** START **

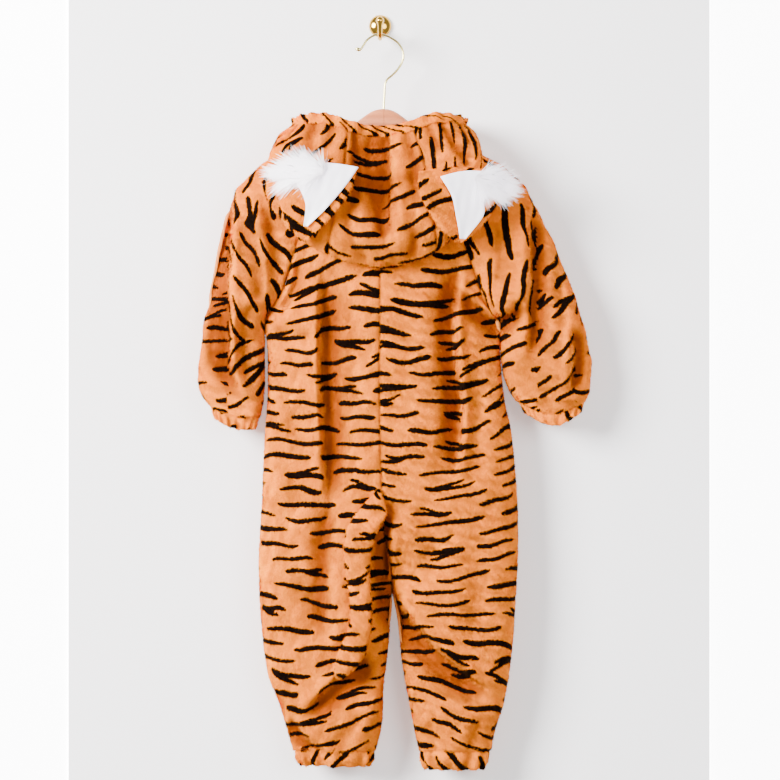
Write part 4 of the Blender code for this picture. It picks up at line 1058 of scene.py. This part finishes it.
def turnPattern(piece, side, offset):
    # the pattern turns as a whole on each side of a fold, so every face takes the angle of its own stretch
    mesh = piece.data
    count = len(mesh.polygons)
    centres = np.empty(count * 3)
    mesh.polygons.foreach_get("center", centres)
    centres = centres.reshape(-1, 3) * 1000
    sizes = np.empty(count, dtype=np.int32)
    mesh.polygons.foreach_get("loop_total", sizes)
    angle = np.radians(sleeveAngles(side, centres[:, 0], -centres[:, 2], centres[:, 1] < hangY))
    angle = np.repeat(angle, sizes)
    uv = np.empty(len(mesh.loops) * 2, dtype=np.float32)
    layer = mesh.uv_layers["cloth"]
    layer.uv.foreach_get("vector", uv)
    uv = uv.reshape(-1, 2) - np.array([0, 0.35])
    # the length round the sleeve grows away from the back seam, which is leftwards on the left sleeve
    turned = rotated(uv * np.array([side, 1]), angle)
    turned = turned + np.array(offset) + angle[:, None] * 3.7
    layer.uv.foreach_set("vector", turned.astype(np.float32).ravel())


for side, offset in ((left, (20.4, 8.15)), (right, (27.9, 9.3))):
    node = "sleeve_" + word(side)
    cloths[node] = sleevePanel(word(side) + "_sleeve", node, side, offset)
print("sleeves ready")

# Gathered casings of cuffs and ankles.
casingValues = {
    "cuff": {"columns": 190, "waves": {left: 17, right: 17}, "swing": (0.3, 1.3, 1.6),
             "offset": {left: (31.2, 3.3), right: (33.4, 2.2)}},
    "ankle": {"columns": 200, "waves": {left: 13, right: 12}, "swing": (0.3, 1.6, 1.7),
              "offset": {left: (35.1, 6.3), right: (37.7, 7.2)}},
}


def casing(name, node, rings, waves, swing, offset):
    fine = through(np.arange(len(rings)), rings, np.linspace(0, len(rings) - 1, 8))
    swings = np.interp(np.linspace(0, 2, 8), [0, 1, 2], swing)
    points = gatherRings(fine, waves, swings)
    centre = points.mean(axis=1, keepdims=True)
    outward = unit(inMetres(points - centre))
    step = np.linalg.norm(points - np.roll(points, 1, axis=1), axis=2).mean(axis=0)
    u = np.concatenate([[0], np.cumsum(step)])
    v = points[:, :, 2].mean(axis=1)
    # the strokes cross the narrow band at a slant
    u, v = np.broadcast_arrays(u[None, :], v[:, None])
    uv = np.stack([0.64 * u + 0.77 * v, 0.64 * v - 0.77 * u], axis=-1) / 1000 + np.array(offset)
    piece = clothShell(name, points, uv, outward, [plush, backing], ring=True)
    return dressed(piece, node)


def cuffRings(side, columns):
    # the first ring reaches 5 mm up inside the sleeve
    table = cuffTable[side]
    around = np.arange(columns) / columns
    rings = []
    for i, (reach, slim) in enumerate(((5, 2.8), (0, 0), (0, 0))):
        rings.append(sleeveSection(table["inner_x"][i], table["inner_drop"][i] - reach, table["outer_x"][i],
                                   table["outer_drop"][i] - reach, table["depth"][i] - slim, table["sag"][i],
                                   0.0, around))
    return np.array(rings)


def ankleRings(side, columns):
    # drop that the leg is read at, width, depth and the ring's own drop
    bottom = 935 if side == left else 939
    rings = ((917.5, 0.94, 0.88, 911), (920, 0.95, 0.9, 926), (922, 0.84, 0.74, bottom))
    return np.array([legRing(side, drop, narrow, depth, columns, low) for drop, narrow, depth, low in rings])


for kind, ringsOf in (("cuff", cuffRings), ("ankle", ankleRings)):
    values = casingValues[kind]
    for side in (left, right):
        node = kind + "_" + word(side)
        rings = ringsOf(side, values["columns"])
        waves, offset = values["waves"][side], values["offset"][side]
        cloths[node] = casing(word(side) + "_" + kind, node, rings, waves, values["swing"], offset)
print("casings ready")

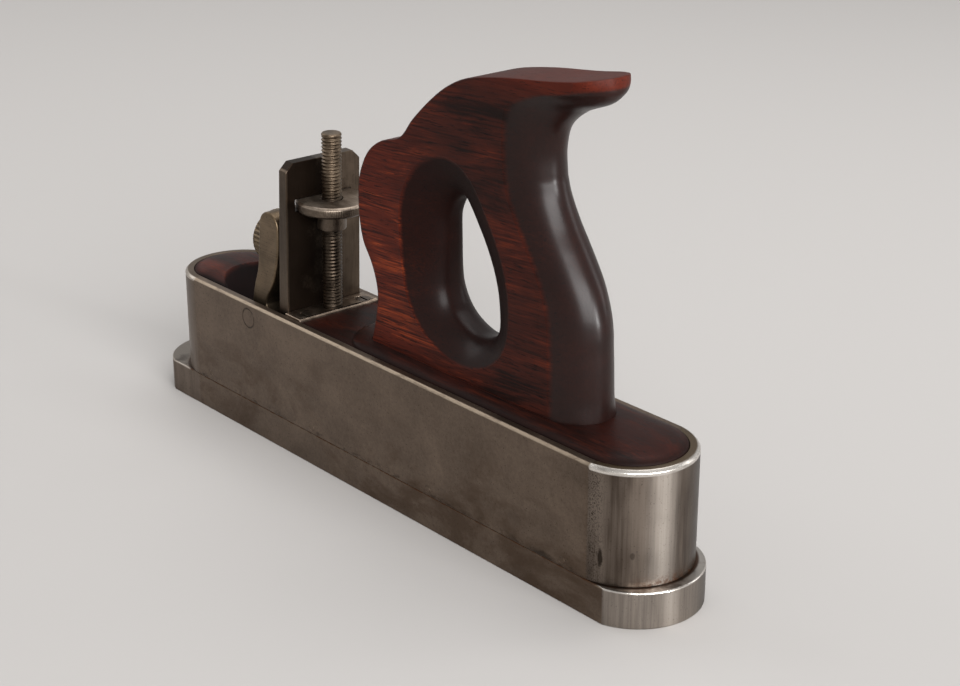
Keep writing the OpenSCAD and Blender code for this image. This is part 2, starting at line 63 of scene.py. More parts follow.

** END **

### What to work on
Count the lines of the listing above that include the word "scene" and state the total with nothing else.

### Answer to this problem
2